** DATASET RECORDS **
▼

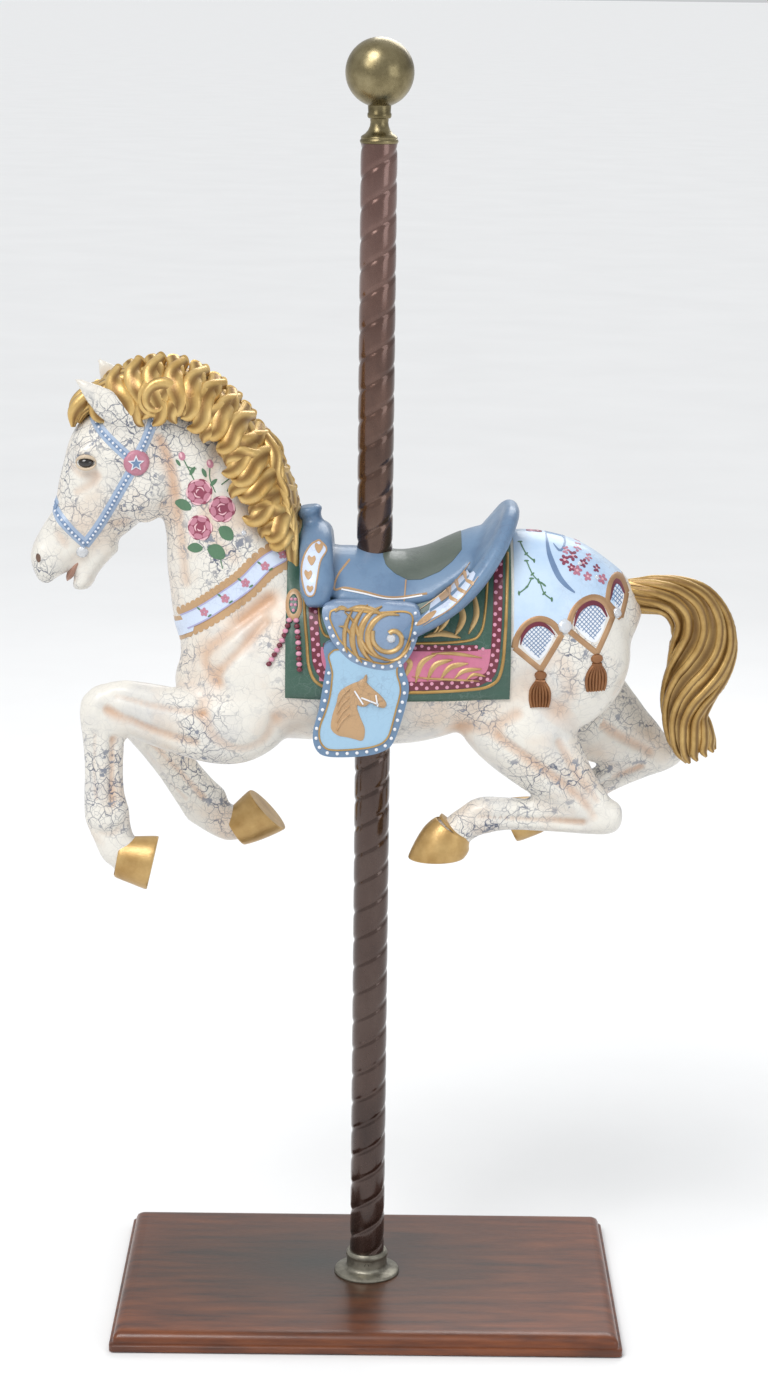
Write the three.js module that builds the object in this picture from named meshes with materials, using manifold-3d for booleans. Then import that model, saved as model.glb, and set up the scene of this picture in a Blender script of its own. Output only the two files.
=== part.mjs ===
// A decorator's carousel horse, 54 inches high, on its stand. The horse is one painted casting with its tack,
// mane and tail on it; it rides on a rope-twisted tube that stands in a floor flange on a moulded board.
// Millimetres, +Z up. The origin is on the board's underside, on the tube's axis. The horse faces -X, and
// its left side, the dressed side, is at -Y.
import * as THREE from "three";
import { mergeVertices } from "three/addons/utils/BufferGeometryUtils.js";
import Module from "manifold-3d";

const wasm = await Module();
wasm.setup();

// ---- driving dimensions -------------------------------------------------------------------------
const BOARD = { length: 549, width: 338, thick: 21, edge: 6 };
const FLANGE = { radius: 36, thick: 4.5, collarRadius: 22.5, collarHeight: 26 };
const POLE = { radius: 19.4, top: 1265, starts: 2, lead: 63, groove: 1.6 };
const BALL = { radius: 35.4, centre: 1336.5 };
const GAP = 0.3; // air between two pieces that only touch
const HALF_TURN = Math.PI;
const COLOURS = {
  paint: 0xe4dfd2,
  wood: 0x5a2c14,
  bronze: 0x4a3029,
  steel: 0x5c5a55,
  brass: 0x9a8450,
  pewter: 0x6f6c62,
  crystal: 0xdfe6f2,
};

// ---- solids from lofts, outlines and turned profiles --------------------------------------------
function solid(geometry) {
  const bare = geometry.clone();
  for (const name of ["normal", "uv"]) bare.deleteAttribute(name);
  const merged = mergeVertices(bare, 1e-3);
  return new wasm.Manifold(
    new wasm.Mesh({
      numProp: 3,
      vertProperties: new Float32Array(merged.attributes.position.array),
      triVerts: new Uint32Array(merged.index.array),
    }),
  );
}

function geometryOf(made) {
  const mesh = made.getMesh();
  const stride = mesh.numProp;
  const points = new Float32Array(mesh.numVert * 3);
  for (let i = 0; i < mesh.numVert; i++) {
    points.set(mesh.vertProperties.subarray(i * stride, i * stride + 3), 3 * i);
  }
  const geometry = new THREE.BufferGeometry();
  geometry.setAttribute("position", new THREE.BufferAttribute(points, 3));
  geometry.setIndex(new THREE.BufferAttribute(mesh.triVerts, 1));
  geometry.computeVertexNormals();
  return geometry;
}

const union = (solids) => solids.reduce((whole, next) => whole.add(next));

// The outer skin alone, so that no pocket is left shut inside where parts of the casting run together.
const cast = (made) => made.decompose().reduce((most, next) => (next.volume() > most.volume() ? next : most));

// Catmull-Rom between the rows of a table, at t rows from the first.
function between(rows, t) {
  const i = Math.min(Math.floor(t), rows.length - 2);
  const f = t - i;
  const row = (k) => rows[Math.max(0, Math.min(rows.length - 1, k))];
  return rows[i].map((_, c) => {
    const [a, b, d, e] = [row(i - 1)[c], row(i)[c], row(i + 1)[c], row(i + 2)[c]];
    const square = (2 * a - 5 * b + 4 * d - e) * f * f;
    const cube = (3 * b - a - 3 * d + e) * f ** 3;
    return 0.5 * (2 * b + (d - a) * f + square + cube);
  });
}

const ACROSS = new THREE.Vector3(0, 1, 0);

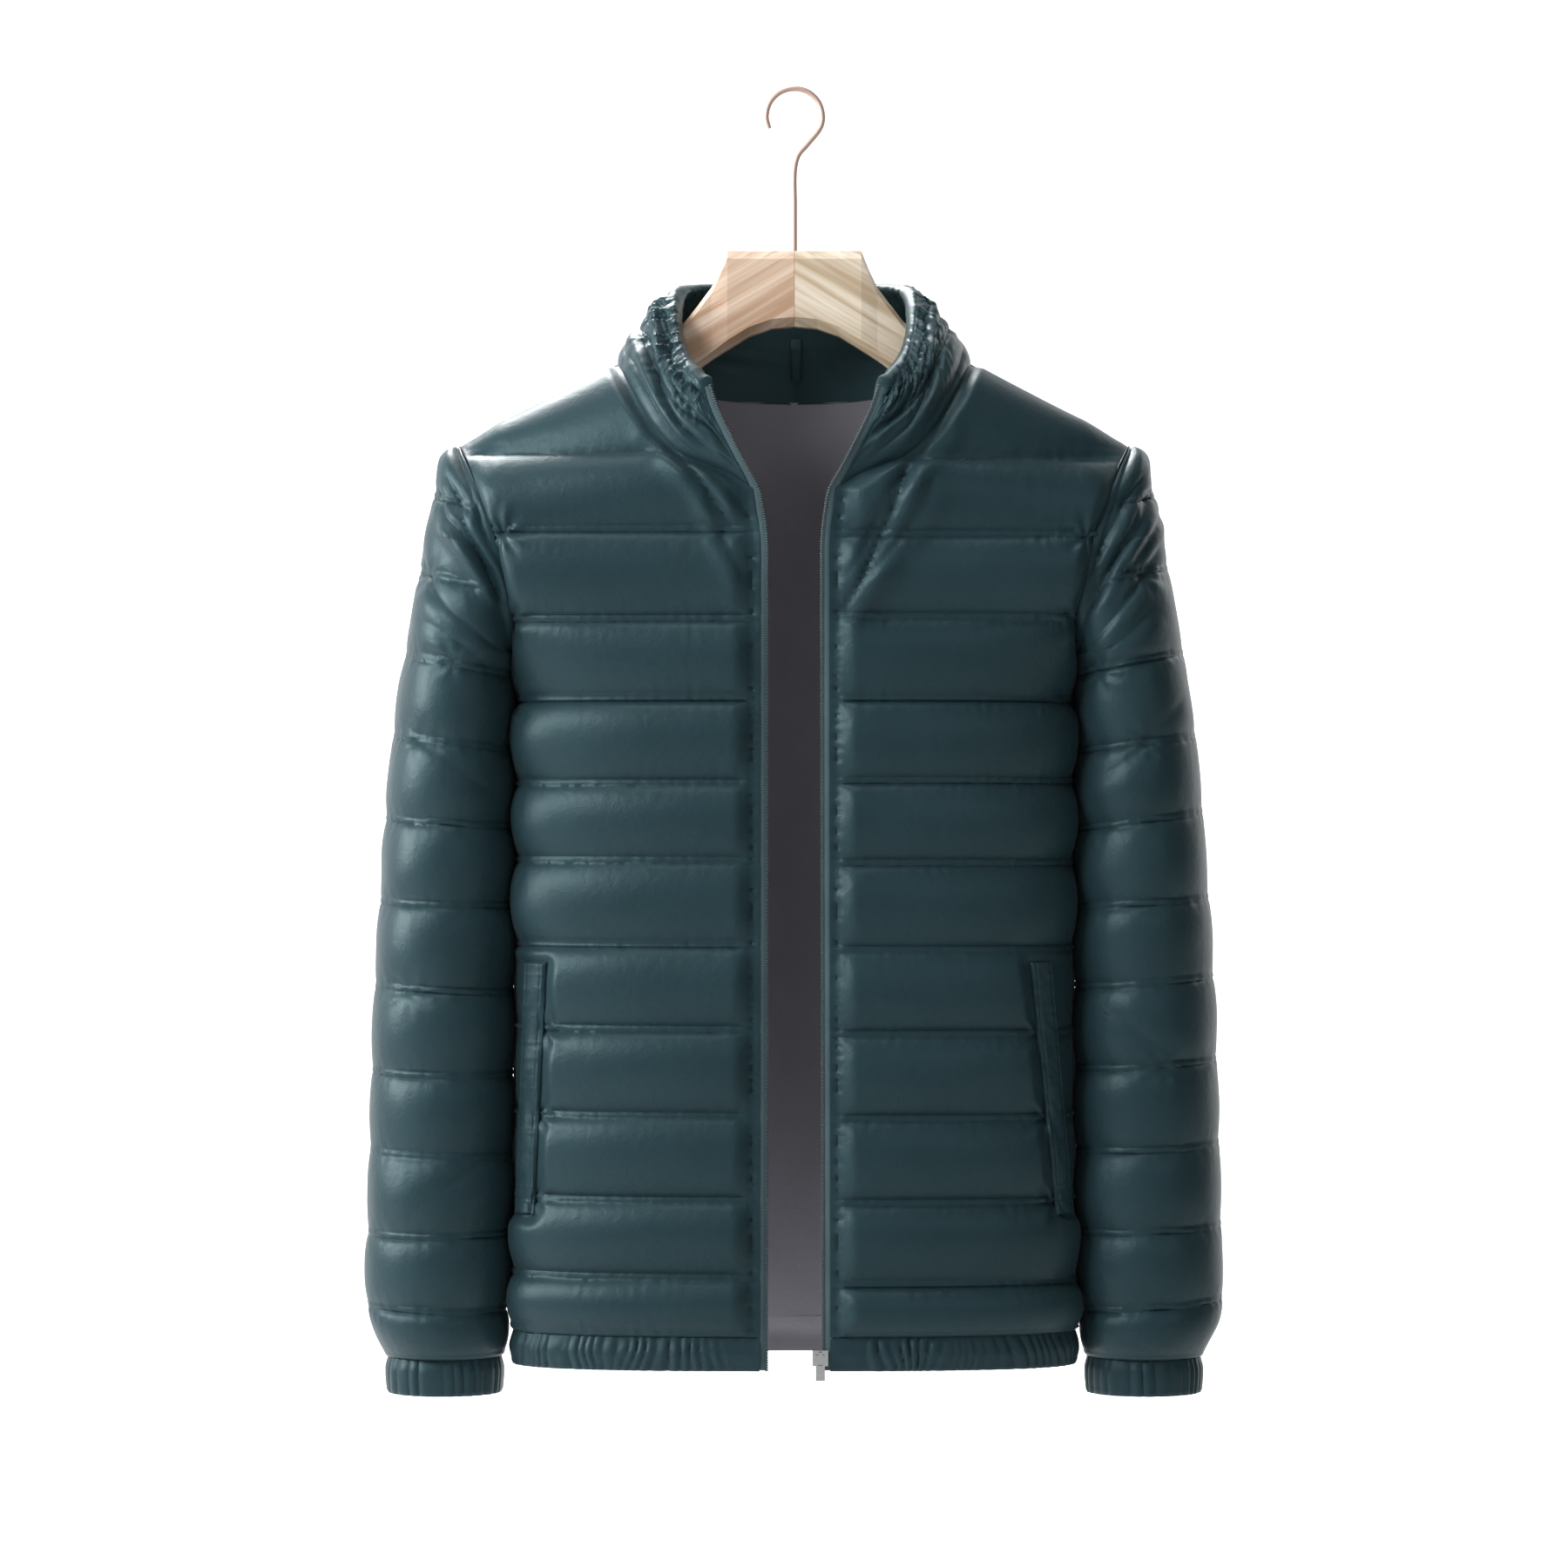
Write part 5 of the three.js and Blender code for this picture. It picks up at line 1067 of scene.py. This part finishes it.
def welt_piece(side, name):
    """Builds one welt on the front's own surface, smoothed so that it spans the stitch
    lines, with rounded edges, a stitch groove near each and slanted wrinkles between."""
    rows, columns = 260, 26
    top_in, top_out, low_in, low_out = WELTS[side]
    down = np.linspace(0, 1, rows)[:, None]
    z = mix(WELT_TOP, WELT_BOTTOM, down)
    across = np.linspace(0, 1, columns)[None, :]
    edge_x = through(BODY_SIZE[:, 0], BODY_SIZE[:, 1], z)
    x = mix(mix(top_in, low_in, down), mix(top_out, low_out, down), across) * edge_x
    front = front_outer[side] * (side, 1, 1)
    level = front[:, 90, 2]
    row = np.interp(-z[:, 0], -level, np.arange(len(level)))
    low_row = np.floor(row).astype(int)
    share = (row - low_row)[:, None]
    y_low = np.stack([np.interp(x[i], front[k, :, 0], front[k, :, 1]) for i, k in enumerate(low_row)])
    y_high = np.stack([np.interp(x[i], front[k + 1, :, 0], front[k + 1, :, 1]) for i, k in enumerate(low_row)])
    y = smooth_along(mix(y_low, y_high, share), 9)
    grid = np.stack([x, y, z + 0 * x], axis=-1)
    normals = grid_normals(grid, 1)
    width = 15.0
    from_edge = np.minimum(across, 1 - across) * width
    from_end = np.minimum(down, 1 - down) * (WELT_TOP - WELT_BOTTOM)
    rounded = 1 - 0.75 * (1 - ease(0, 1.6, np.minimum(from_edge, from_end)))
    groove = 0.7 * np.exp(-((from_edge - 2.6) / 0.7)**2)
    slant = soft_noise((z + 0.8 * across * width) / 7.0, across * 1.5, 91 + side)
    wrinkle = 0.45 * slant * ease(0, 5, from_edge) + 0.35 * gather(z, np.abs(from_edge - 2.6), 4, 4.0, 93)
    lift = WELT_LIFT + WELT_THICK * rounded - groove + wrinkle
    outer = grid + normals * lift[..., None]
    picked = np.round(np.linspace(0, rows - 1, 60)).astype(int)
    inner = grid[picked] + normals[picked] * (WELT_LIFT * 0.3)
    outer[..., 0] *= side
    inner[..., 0] *= side
    piece = wall_piece(name, outer, inner, side, shell_cloth, shell_cloth)
    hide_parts(name)
    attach(piece, "jacket")


welt_piece(-1, "welt_left")
welt_piece(1, "welt_right")

# ---------------------------------------------------------------------------
# Hanging loop
# A short tape loop sewn at both ends inside the back of the collar, bowed between them.

LOOP_X, LOOP_HALF, LOOP_TOP, LOOP_BOTTOM, LOOP_BOW = 1.5, 3.8, -171.0, -201.0, 3.0


def loop_piece():
    """Builds the loop: a thin rounded section that follows the collar's inner face."""
    z = np.linspace(LOOP_TOP, LOOP_BOTTOM, 60)
    y = np.interp(z, collar_lining[:, 2], collar_lining[:, 1])
    bow = LOOP_BOW * np.sin(pi * np.linspace(0, 1, len(z)))
    path = np.stack([np.full(len(z), LOOP_X), smooth_along(y[:, None], 4)[:, 0] - 0.9 - bow, z], axis=1)
    turn = np.linspace(0, 2 * pi, 16, endpoint=False)
    section = np.stack([LOOP_HALF * np.sign(np.cos(turn)) * np.abs(np.cos(turn))**0.5, 0.7 * np.sin(turn)], axis=1)
    points, faces = swept(path, np.tile((1.0, 0, 0), (len(z), 1)), np.tile((0, 1.0, 0), (len(z), 1)), section)
    piece = make_piece("hang_loop", points, [face[::-1] for face in faces], [band_cloth])
    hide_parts("hang_loop")
    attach(piece, "jacket")


loop_piece()

# ---------------------------------------------------------------------------
# Zip slider and pull
# Plated metal, as in the CAD model: the slider on the right-hand tape, at the bottom, and
# the tab that swings in its bridge.

# Bright nickel plate, lightly handled: small sharp highlights at the bottom of the zip
nickel = plain_material("nickel_plate_bright", "#d9dbdc", 0.20, 1.0, 0.06, 400.0)
for node_name in ("zip_slider", "zip_pull"):
    for material_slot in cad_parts[node_name].material_slots:
        material_slot.material = nickel

# ---------------------------------------------------------------------------
# Hanger and hook
# A flat hanger of pale wood, its two arms joined at the middle so that the grain meets in an
# inverted V, and a plain wire hook that turns down into it.

GRAIN_SLOPE = 0.58


def wood_material():
    """Pale open-grained wood in matt lacquer. Rings run along lines of z + slope |x|, which
    meet in an inverted V at the joint, and the right arm is a yellower board."""
    material, tree, output = new_material("ash_wood_matt_lacquer")
    place = add_node(tree, "ShaderNodeSeparateXYZ", [(0, add_node(tree, "ShaderNodeTexCoord").outputs["Object"])])

    def math(operation, first, second):
        """One arithmetic node on sockets or plain numbers."""
        node = add_node(tree, "ShaderNodeMath", operation=operation)
        for socket, value in zip(node.inputs, (first, second)):
            if isinstance(value, (int, float)):
                socket.default_value = value
            else:
                tree.links.new(value, socket)
        return node.outputs[0]

    x, y, z = (place.outputs[k] for k in range(3))
    distance = math("ABSOLUTE", x, 0)
    right = math("GREATER_THAN", x, 0)
    over = math("ADD", math("ADD", z, math("MULTIPLY", distance, GRAIN_SLOPE)), math("MULTIPLY", right, 0.37))
    along = math("SUBTRACT", distance, math("MULTIPLY", z, GRAIN_SLOPE))

    def streaks(fine, length, detail, distortion):
        """Noise stretched along the grain: fine and length are repeats a metre."""
        vector = add_node(tree, "ShaderNodeCombineXYZ", [
            (0, math("MULTIPLY", along, length)), (1, math("MULTIPLY", y, fine * 0.4)), (2, math("MULTIPLY", over, fine))])
        return add_node(tree, "ShaderNodeTexNoise", [("Vector", vector.outputs[0])], in_Scale=1.0,
                        in_Detail=detail, in_Distortion=distortion).outputs["Fac"]

    bands, lines, pores = streaks(95, 4, 2.0, 0.5), streaks(420, 9, 3.0, 0.2), streaks(1500, 45, 2.0, 0.0)

    def blend(kind, factor, first, second):
        """One colour mix node."""
        node = add_node(tree, "ShaderNodeMix", data_type="RGBA", blend_type=kind)
        for name, value in (("Factor", factor), ("A", first), ("B", second)):
            if isinstance(value, tuple) or isinstance(value, float):
                node.inputs[name].default_value = value
            else:
                tree.links.new(value, node.inputs[name])
        return node.outputs["Result"]

    light = blend("MIX", right, to_linear("#c8b3a0"), to_linear("#d6ccbb"))
    dark = blend("MIX", right, to_linear("#a28369"), to_linear("#a6937a"))
    wide = add_node(tree, "ShaderNodeMapRange", [("Value", bands)], in_From_Min=0.35, in_From_Max=0.65).outputs["Result"]
    narrow = add_node(tree, "ShaderNodeMapRange", [("Value", lines)], in_From_Min=0.52, in_From_Max=0.72,
                      in_To_Max=0.75).outputs["Result"]
    colour = blend("MIX", narrow, blend("MIX", wide, light, dark), blend("MIX", right, to_linear("#a27a56"), to_linear("#a48a64")))
    joint = math("LESS_THAN", distance, 0.00035)
    colour = blend("MIX", math("MULTIPLY", joint, 0.5), colour, to_linear("#7d5c40"))
    height = math("ADD", math("MULTIPLY", pores, 0.6), math("MULTIPLY", lines, 0.5))
    bump = add_node(tree, "ShaderNodeBump", [("Height", height)], in_Strength=0.35, in_Distance=0.0003)
    gloss = add_node(tree, "ShaderNodeMapRange", [("Value", lines)], in_To_Min=0.48, in_To_Max=0.62)
    surface = add_node(tree, "ShaderNodeBsdfPrincipled", [
        ("Base Color", colour), ("Roughness", gloss.outputs["Result"]), ("Normal", bump.outputs["Normal"])])
    tree.links.new(surface.outputs["BSDF"], output.inputs["Surface"])
    return material


wood = wood_material()
for material_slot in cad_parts["hanger"].material_slots:
    material_slot.material = wood

# Rose-tinted plated wire: bright, with one long highlight down the shank
hook_metal = plain_material("rose_plated_wire", "#b9a195", 0.50, 0.7, 0.05, 300.0)
HOOK_RADIUS, WIRE_HALF, SHANK_BOTTOM = 20.0, 2.0, -126.0


def hook_piece():
    """Builds the hook: a round section along an arc, then an S bend into a straight shank."""
    turn = np.radians([205, 180, 150, 120, 90, 60, 30, 0, -25])
    arc = np.stack([HOOK_RADIUS * np.cos(turn), WIRE_HALF - HOOK_RADIUS + HOOK_RADIUS * np.sin(turn)], axis=1)
    knots = np.concatenate([arc, [(9, -38), (2.5, -46), (0, -57), (0, -80), (0, SHANK_BOTTOM)]])
    way = np.concatenate([[0], np.cumsum(np.linalg.norm(np.diff(knots, axis=0), axis=1))])
    at = np.linspace(0, way[-1], 150)
    path = np.stack([through(way, knots[:, 0], at), 0 * at, through(way, knots[:, 1], at)], axis=1)
    ahead = np.gradient(path, axis=0)
    ahead /= np.linalg.norm(ahead, axis=1, keepdims=True)
    deep = np.tile((0, 1.0, 0), (len(at), 1))
    wide = np.cross(deep, ahead)
    ring = np.linspace(0, 2 * pi, 24, endpoint=False)
    section = WIRE_HALF * np.stack([np.cos(ring), np.sin(ring)], axis=1)
    points, faces = swept(path, wide, deep, section)
    piece = make_piece("hook", points, faces, [hook_metal])
    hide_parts("hook")
    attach(piece, "jacket")


hook_piece()

# ---------------------------------------------------------------------------
# Studio
# A pale floor that curves up into a backdrop, soft boxes over the left shoulder and to
# the right, and a camera level with the middle of the jacket, as in a catalogue picture.

FLOOR_Z = -1.32
BACKDROP_Y, SWEEP_RADIUS, STAGE_HALF, STAGE_TOP = 6.5, 1.2, 12.0, 9.0
PIXEL_MM = 0.61
FRAME_PIXELS = 1800
CAMERA_DISTANCE = 3.4
FRONT_PLANE_Y = -0.05
SENSOR_MM = 36.0
GLOW_FROM = 1.0


def sweep_profile():
    """Floor line, quarter circle and upright backdrop, as points in y and z."""
    turn = np.linspace(-pi / 2, 0, 24)
    arc = np.stack([BACKDROP_Y - SWEEP_RADIUS + SWEEP_RADIUS * np.cos(turn),
                    FLOOR_Z + SWEEP_RADIUS + SWEEP_RADIUS * np.sin(turn)], axis=1)
    return np.concatenate([[(-6.0, FLOOR_Z)], arc, [(BACKDROP_Y, STAGE_TOP)]])


def backdrop_material():
    """Matt white seamless paper. It glows from GLOW_FROM metres behind the jacket on, so
    that it reads as pure white there and throws no light up from the floor."""
    material, tree, output = new_material("seamless_paper_white")
    grain = add_node(tree, "ShaderNodeTexNoise", in_Scale=300.0)
    bump = add_node(tree, "ShaderNodeBump", [("Height", grain.outputs["Fac"])], in_Strength=0.02)
    place = add_node(tree, "ShaderNodeSeparateXYZ", [(0, add_node(tree, "ShaderNodeTexCoord").outputs["Object"])])
    glow = add_node(tree, "ShaderNodeMapRange", [("Value", place.outputs["Y"])],
                    in_From_Min=GLOW_FROM, in_From_Max=GLOW_FROM + 0.6)
    surface = add_node(tree, "ShaderNodeBsdfPrincipled", [
        ("Normal", bump.outputs["Normal"]), ("Emission Strength", glow.outputs["Result"])])
    surface.inputs["Base Color"].default_value = to_linear("#d9d9d9")
    surface.inputs["Roughness"].default_value = 0.9
    surface.inputs["Emission Color"].default_value = (1, 1, 1, 1)
    tree.links.new(surface.outputs["BSDF"], output.inputs["Surface"])
    return material


profile = sweep_profile()
sweep_points = np.array([(x, y, z) for x in (-STAGE_HALF, STAGE_HALF) for y, z in profile]) * 1000
backdrop = make_piece("backdrop", sweep_points, quads(2, len(profile)), [backdrop_material()])


def soft_box(name, place, target, size, power, colour="#ffffff"):
    """A square area light at place, turned to face target."""
    data = bpy.data.lights.new(name, "AREA")
    data.size = size
    data.energy = power
    data.color = to_linear(colour)[:3]
    light = bpy.data.objects.new(name, data)
    light.location = place
    direction = Vector(target) - Vector(place)
    light.rotation_euler = direction.to_track_quat("-Z", "Y").to_euler()
    scene.collection.objects.link(light)


CHEST = (0.0, -0.05, -0.5)
soft_box("key_left", (-1.5, -1.25, 0.5), CHEST, 0.9, 45)
soft_box("fill_right", (1.2, -2.8, 0.3), CHEST, 1.6, 10)
soft_box("top", (-0.3, -0.5, 1.6), CHEST, 1.0, 20)
soft_box("hair", (-0.5, 1.1, 1.1), CHEST, 0.8, 60)
soft_box("rim_left", (-1.9, -0.25, -0.1), CHEST, 0.9, 54)
soft_box("rim_right", (1.6, 1.4, 0.6), CHEST, 0.9, 4)

world = bpy.data.worlds.new("studio_air")
world.use_nodes = True
world.node_tree.nodes["Background"].inputs["Color"].default_value = (1, 1, 1, 1)
world.node_tree.nodes["Background"].inputs["Strength"].default_value = 0.17
scene.world = world
scene.view_settings.view_transform = "Standard"

camera_data = bpy.data.cameras.new("camera")
camera_data.sensor_width = SENSOR_MM
camera_data.lens = SENSOR_MM * CAMERA_DISTANCE / (FRAME_PIXELS * PIXEL_MM / 1000)
camera = bpy.data.objects.new("camera", camera_data)
centre_x = (FRAME_PIXELS / 2 - 912) * PIXEL_MM / 1000
centre_z = -0.114 - (FRAME_PIXELS / 2 - 280) * PIXEL_MM / 1000
camera.location = (centre_x, FRONT_PLANE_Y - CAMERA_DISTANCE, centre_z)
camera.rotation_euler = (pi / 2, 0, 0)
scene.collection.objects.link(camera)
scene.camera = camera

▲

** DO THIS **
Return exactly the opening lines of the listing above, ending with the line that has "wasm.setup();".

** FINISHED TASK **
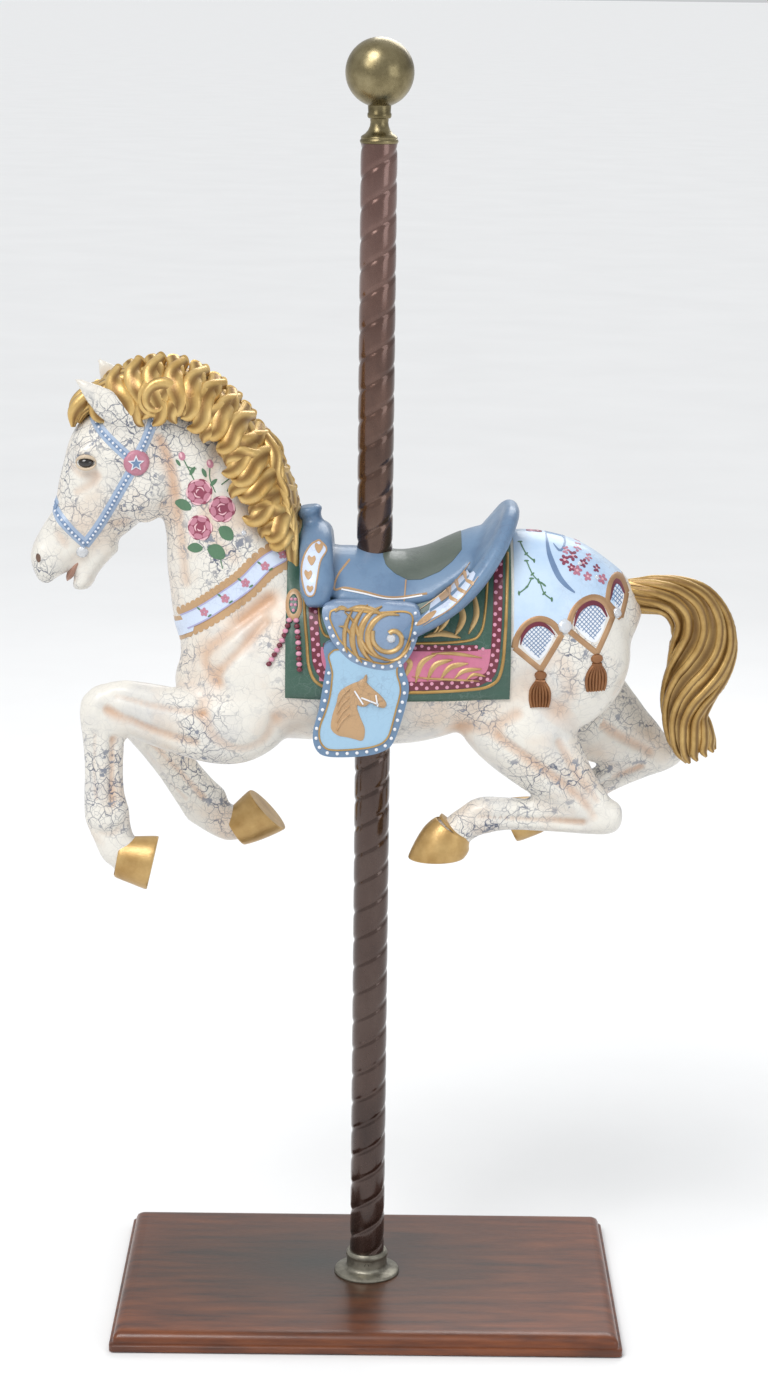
Write the three.js module that builds the object in this picture from named meshes with materials, using manifold-3d for booleans. Then import that model, saved as model.glb, and set up the scene of this picture in a Blender script of its own. Output only the two files.
=== part.mjs ===
// A decorator's carousel horse, 54 inches high, on its stand. The horse is one painted casting with its tack,
// mane and tail on it; it rides on a rope-twisted tube that stands in a floor flange on a moulded board.
// Millimetres, +Z up. The origin is on the board's underside, on the tube's axis. The horse faces -X, and
// its left side, the dressed side, is at -Y.
import * as THREE from "three";
import { mergeVertices } from "three/addons/utils/BufferGeometryUtils.js";
import Module from "manifold-3d";

const wasm = await Module();
wasm.setup();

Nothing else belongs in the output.